• [Stated problem] Every line of the material below must be repeated exactly.

• [Source data]
begin
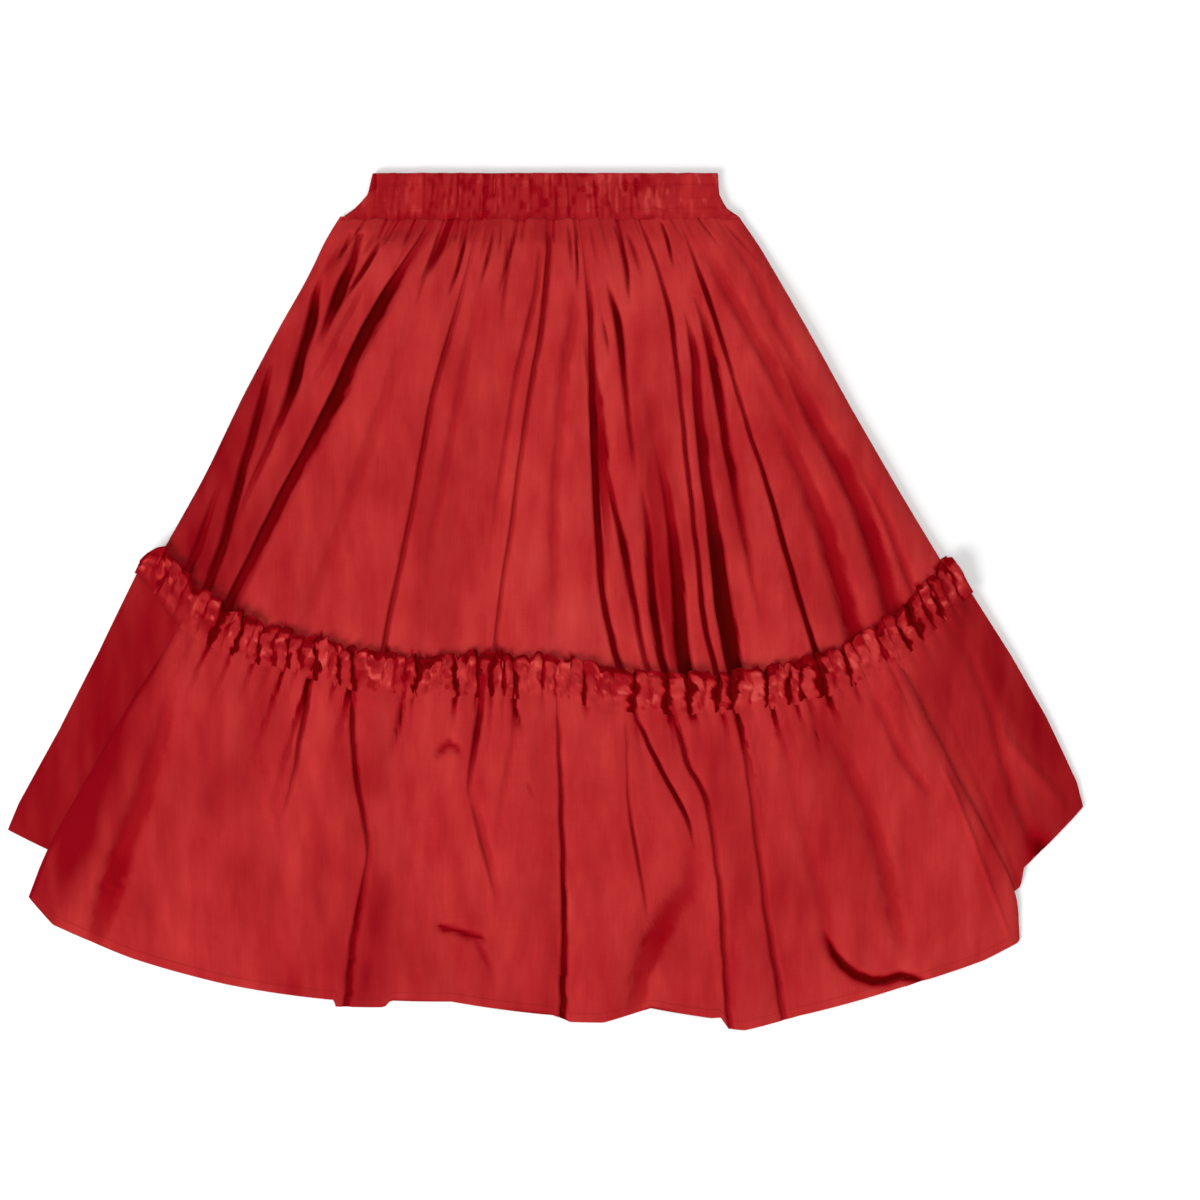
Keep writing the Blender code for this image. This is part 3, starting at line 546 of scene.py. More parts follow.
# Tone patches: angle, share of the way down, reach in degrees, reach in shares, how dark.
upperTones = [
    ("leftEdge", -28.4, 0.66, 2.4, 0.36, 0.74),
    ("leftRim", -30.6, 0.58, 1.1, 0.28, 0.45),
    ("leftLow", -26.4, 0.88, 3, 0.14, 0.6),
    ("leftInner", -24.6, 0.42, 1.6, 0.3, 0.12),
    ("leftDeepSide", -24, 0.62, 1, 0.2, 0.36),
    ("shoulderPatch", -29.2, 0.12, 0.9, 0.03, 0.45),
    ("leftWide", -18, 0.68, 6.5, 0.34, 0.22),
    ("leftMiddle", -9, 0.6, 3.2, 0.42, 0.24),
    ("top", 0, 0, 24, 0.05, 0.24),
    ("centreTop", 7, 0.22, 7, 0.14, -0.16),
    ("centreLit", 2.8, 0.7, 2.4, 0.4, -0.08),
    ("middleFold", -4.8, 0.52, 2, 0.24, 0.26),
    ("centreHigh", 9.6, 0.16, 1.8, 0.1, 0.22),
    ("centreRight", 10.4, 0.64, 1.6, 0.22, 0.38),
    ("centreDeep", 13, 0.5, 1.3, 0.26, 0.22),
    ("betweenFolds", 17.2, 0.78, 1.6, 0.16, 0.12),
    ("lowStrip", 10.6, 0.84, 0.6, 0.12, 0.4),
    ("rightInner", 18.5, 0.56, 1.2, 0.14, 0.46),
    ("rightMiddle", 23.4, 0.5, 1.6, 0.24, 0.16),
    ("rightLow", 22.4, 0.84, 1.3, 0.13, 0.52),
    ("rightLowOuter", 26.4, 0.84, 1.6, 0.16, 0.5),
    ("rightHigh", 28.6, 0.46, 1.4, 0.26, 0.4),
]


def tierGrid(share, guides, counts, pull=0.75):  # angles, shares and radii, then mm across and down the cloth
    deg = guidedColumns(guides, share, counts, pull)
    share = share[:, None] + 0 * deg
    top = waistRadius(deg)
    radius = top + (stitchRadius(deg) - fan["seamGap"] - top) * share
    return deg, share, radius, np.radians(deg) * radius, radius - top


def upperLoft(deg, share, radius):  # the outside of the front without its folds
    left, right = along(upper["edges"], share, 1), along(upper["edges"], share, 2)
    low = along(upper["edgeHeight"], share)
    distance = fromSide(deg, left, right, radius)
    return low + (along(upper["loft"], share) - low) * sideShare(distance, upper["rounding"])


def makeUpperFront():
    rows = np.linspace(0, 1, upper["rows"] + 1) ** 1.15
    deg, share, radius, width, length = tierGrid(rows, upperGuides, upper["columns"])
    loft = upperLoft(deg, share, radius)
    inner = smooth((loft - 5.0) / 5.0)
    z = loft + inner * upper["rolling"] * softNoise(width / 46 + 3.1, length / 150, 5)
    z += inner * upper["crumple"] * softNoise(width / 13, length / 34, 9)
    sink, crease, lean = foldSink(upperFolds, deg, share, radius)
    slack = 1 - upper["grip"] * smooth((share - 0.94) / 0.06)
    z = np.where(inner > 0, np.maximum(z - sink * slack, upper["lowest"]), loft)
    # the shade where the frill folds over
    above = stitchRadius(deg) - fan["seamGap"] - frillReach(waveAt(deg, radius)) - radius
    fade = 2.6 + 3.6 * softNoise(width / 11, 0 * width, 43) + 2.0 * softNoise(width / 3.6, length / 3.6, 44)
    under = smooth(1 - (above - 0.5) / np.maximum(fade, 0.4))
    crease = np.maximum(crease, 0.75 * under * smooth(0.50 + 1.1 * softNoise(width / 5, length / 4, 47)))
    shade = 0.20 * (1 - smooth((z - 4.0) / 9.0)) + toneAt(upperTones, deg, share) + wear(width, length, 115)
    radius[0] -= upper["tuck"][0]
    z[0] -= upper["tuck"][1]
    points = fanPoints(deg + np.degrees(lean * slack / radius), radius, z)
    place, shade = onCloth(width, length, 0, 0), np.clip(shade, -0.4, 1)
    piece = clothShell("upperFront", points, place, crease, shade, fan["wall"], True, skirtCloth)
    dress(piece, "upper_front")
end
• [Complete response]
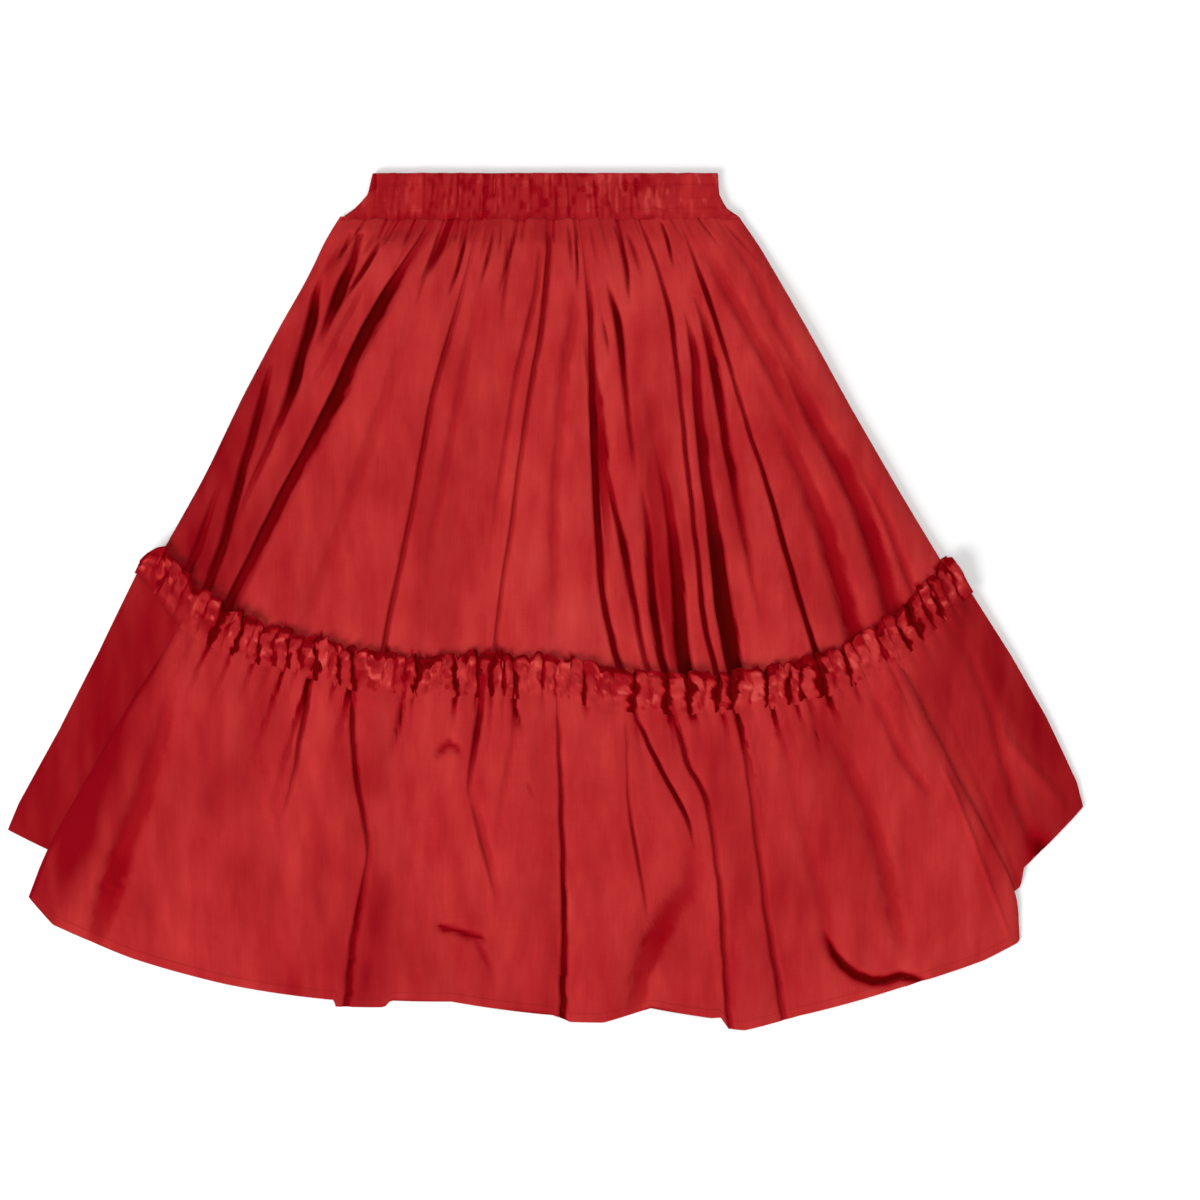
Keep writing the Blender code for this image. This is part 3, starting at line 546 of scene.py. More parts follow.
# Tone patches: angle, share of the way down, reach in degrees, reach in shares, how dark.
upperTones = [
    ("leftEdge", -28.4, 0.66, 2.4, 0.36, 0.74),
    ("leftRim", -30.6, 0.58, 1.1, 0.28, 0.45),
    ("leftLow", -26.4, 0.88, 3, 0.14, 0.6),
    ("leftInner", -24.6, 0.42, 1.6, 0.3, 0.12),
    ("leftDeepSide", -24, 0.62, 1, 0.2, 0.36),
    ("shoulderPatch", -29.2, 0.12, 0.9, 0.03, 0.45),
    ("leftWide", -18, 0.68, 6.5, 0.34, 0.22),
    ("leftMiddle", -9, 0.6, 3.2, 0.42, 0.24),
    ("top", 0, 0, 24, 0.05, 0.24),
    ("centreTop", 7, 0.22, 7, 0.14, -0.16),
    ("centreLit", 2.8, 0.7, 2.4, 0.4, -0.08),
    ("middleFold", -4.8, 0.52, 2, 0.24, 0.26),
    ("centreHigh", 9.6, 0.16, 1.8, 0.1, 0.22),
    ("centreRight", 10.4, 0.64, 1.6, 0.22, 0.38),
    ("centreDeep", 13, 0.5, 1.3, 0.26, 0.22),
    ("betweenFolds", 17.2, 0.78, 1.6, 0.16, 0.12),
    ("lowStrip", 10.6, 0.84, 0.6, 0.12, 0.4),
    ("rightInner", 18.5, 0.56, 1.2, 0.14, 0.46),
    ("rightMiddle", 23.4, 0.5, 1.6, 0.24, 0.16),
    ("rightLow", 22.4, 0.84, 1.3, 0.13, 0.52),
    ("rightLowOuter", 26.4, 0.84, 1.6, 0.16, 0.5),
    ("rightHigh", 28.6, 0.46, 1.4, 0.26, 0.4),
]


def tierGrid(share, guides, counts, pull=0.75):  # angles, shares and radii, then mm across and down the cloth
    deg = guidedColumns(guides, share, counts, pull)
    share = share[:, None] + 0 * deg
    top = waistRadius(deg)
    radius = top + (stitchRadius(deg) - fan["seamGap"] - top) * share
    return deg, share, radius, np.radians(deg) * radius, radius - top


def upperLoft(deg, share, radius):  # the outside of the front without its folds
    left, right = along(upper["edges"], share, 1), along(upper["edges"], share, 2)
    low = along(upper["edgeHeight"], share)
    distance = fromSide(deg, left, right, radius)
    return low + (along(upper["loft"], share) - low) * sideShare(distance, upper["rounding"])


def makeUpperFront():
    rows = np.linspace(0, 1, upper["rows"] + 1) ** 1.15
    deg, share, radius, width, length = tierGrid(rows, upperGuides, upper["columns"])
    loft = upperLoft(deg, share, radius)
    inner = smooth((loft - 5.0) / 5.0)
    z = loft + inner * upper["rolling"] * softNoise(width / 46 + 3.1, length / 150, 5)
    z += inner * upper["crumple"] * softNoise(width / 13, length / 34, 9)
    sink, crease, lean = foldSink(upperFolds, deg, share, radius)
    slack = 1 - upper["grip"] * smooth((share - 0.94) / 0.06)
    z = np.where(inner > 0, np.maximum(z - sink * slack, upper["lowest"]), loft)
    # the shade where the frill folds over
    above = stitchRadius(deg) - fan["seamGap"] - frillReach(waveAt(deg, radius)) - radius
    fade = 2.6 + 3.6 * softNoise(width / 11, 0 * width, 43) + 2.0 * softNoise(width / 3.6, length / 3.6, 44)
    under = smooth(1 - (above - 0.5) / np.maximum(fade, 0.4))
    crease = np.maximum(crease, 0.75 * under * smooth(0.50 + 1.1 * softNoise(width / 5, length / 4, 47)))
    shade = 0.20 * (1 - smooth((z - 4.0) / 9.0)) + toneAt(upperTones, deg, share) + wear(width, length, 115)
    radius[0] -= upper["tuck"][0]
    z[0] -= upper["tuck"][1]
    points = fanPoints(deg + np.degrees(lean * slack / radius), radius, z)
    place, shade = onCloth(width, length, 0, 0), np.clip(shade, -0.4, 1)
    piece = clothShell("upperFront", points, place, crease, shade, fan["wall"], True, skirtCloth)
    dress(piece, "upper_front")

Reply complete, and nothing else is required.